The collection of Umberto Panini
What's the ultimate Panini collection? We think we've found it.
It’s unlikely you’ve ever heard of Umberto Panini.
Ok, perhaps the surname rings a bell. After all, the Panini publishing company is rather famous, Giuseppe – our friend Umberto’s brother – founded the company that is renowned mostly for producing collectable sticker books. Umberto isn’t famous though, instead of pursuing publishing fame he bought a farm just outside of Modena and produces the best organic Parmesan cheese your local Euros can get you.
His farm is called ‘Hombre’ – a reference to Venezuelan travels from his earlier life – and you can visit it. Aside from picking up some fantastic cheese though, why would you? Well, towards the rear of the farm there’s a building chock full of beautiful cars and motorbikes – and Umberto has left it open to the public.

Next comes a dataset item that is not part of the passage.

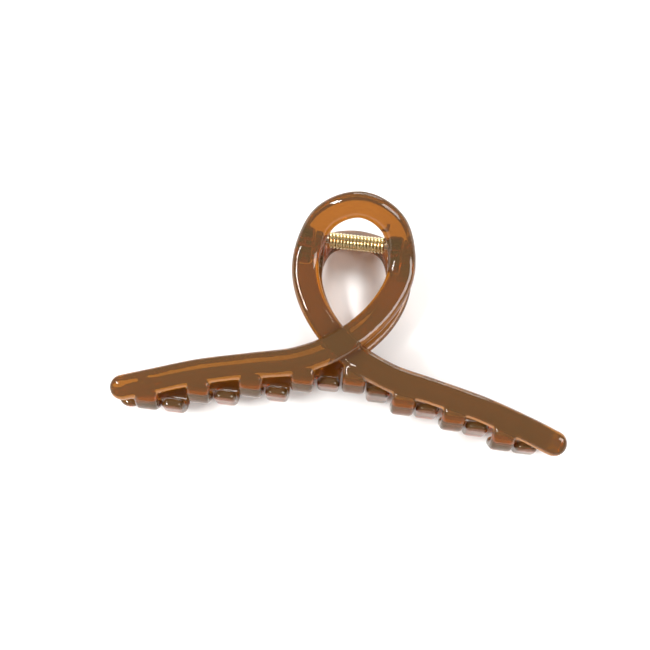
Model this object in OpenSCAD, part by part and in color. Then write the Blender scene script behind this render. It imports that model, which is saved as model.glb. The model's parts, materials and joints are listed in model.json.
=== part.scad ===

Approaching the building you’re greeted by two reflective doors that prevent you from seeing anything inside until you open them. Then, you gaze upon a real treasure trove of beautiful machines. It’s not often you can visit a farm and walk into a room with a 1957 Maserati 250F parked up infront of you. Umberto’s 250F was a prototype used in Practice at Monaco in the 1957 Grand Prix – a race its driver – a certain Juan Manuel Fangio – would go onto win.
Maserati is the dominant brand in Mr. Panini’s collection, and there’s a connection to Britain through them too in the form of the 1958 420M that our hero Sir Stirling Moss raced at the 500 Miles of Monza, a race also known as ‘The Race of Two Worlds’ as it was a competition entered by both Formula 1 teams, and American oval racers. Respectfully, Moss managed a 4th and a 5th in two of the heats – don’t ask, it was a weird race and scrapped after just two years. Significantly, this very car was the first car in Europe to be sponsored completely by a company outside of Motor Racing. The sponsor? ElDorado – an ice cream firm. If Kimi had been around in 1958…
In total, 22 gorgeous Maserati creations grace the collection, a mixture of racing cars and road cars. There’s a Bora, a Khamsin, a Mistral and the absolutely stunning AG6 ‘54 and a 3500 GT from the road department of Italy’s most charming manufacturer, but also a Tipo 61 ‘Birdcage’ racing car, and Tazio Nuovolari’s 6C Grand Prix car that took victory in Naples, and also in Panini’s back garden of Modena. Make no mistake, if you love Maserati this is an absolute must-visit here in Northern Italy.
In the upper floors of the collection there’s a staggering array of motorcycles – admittedly, motorcycles are not something I can claim to know lots about.
Cars have always been my love, and though the motorcycles interest me, I simply couldn’t tell you what’s special and what isn’t, but what I can tell you is that there’s a lot of beautiful and historical machines up there, and quite a few from the UK. Being a history nerd, I was drawn to the bicycle at the end of the collection that saw action in the First World War – original rifle still securely attached to the frame should action break out.
I could go on forever about how good this small but perfectly formed Panini collection is, but it’s really something you should go along and see for yourself. The collection is free to visit, and you can even have a tour of the organic cheese farm that it’s situated on if you’re into that. As classic cars are increasingly hoovered up by wealthy collectors with no intention of letting them see daylight until they’re next sold, Umberto Panini’s collection, preserved as part of the region’s heritage and culture is a refreshing reminder that some people really do want future generations to be able to see and fall in love with these cars.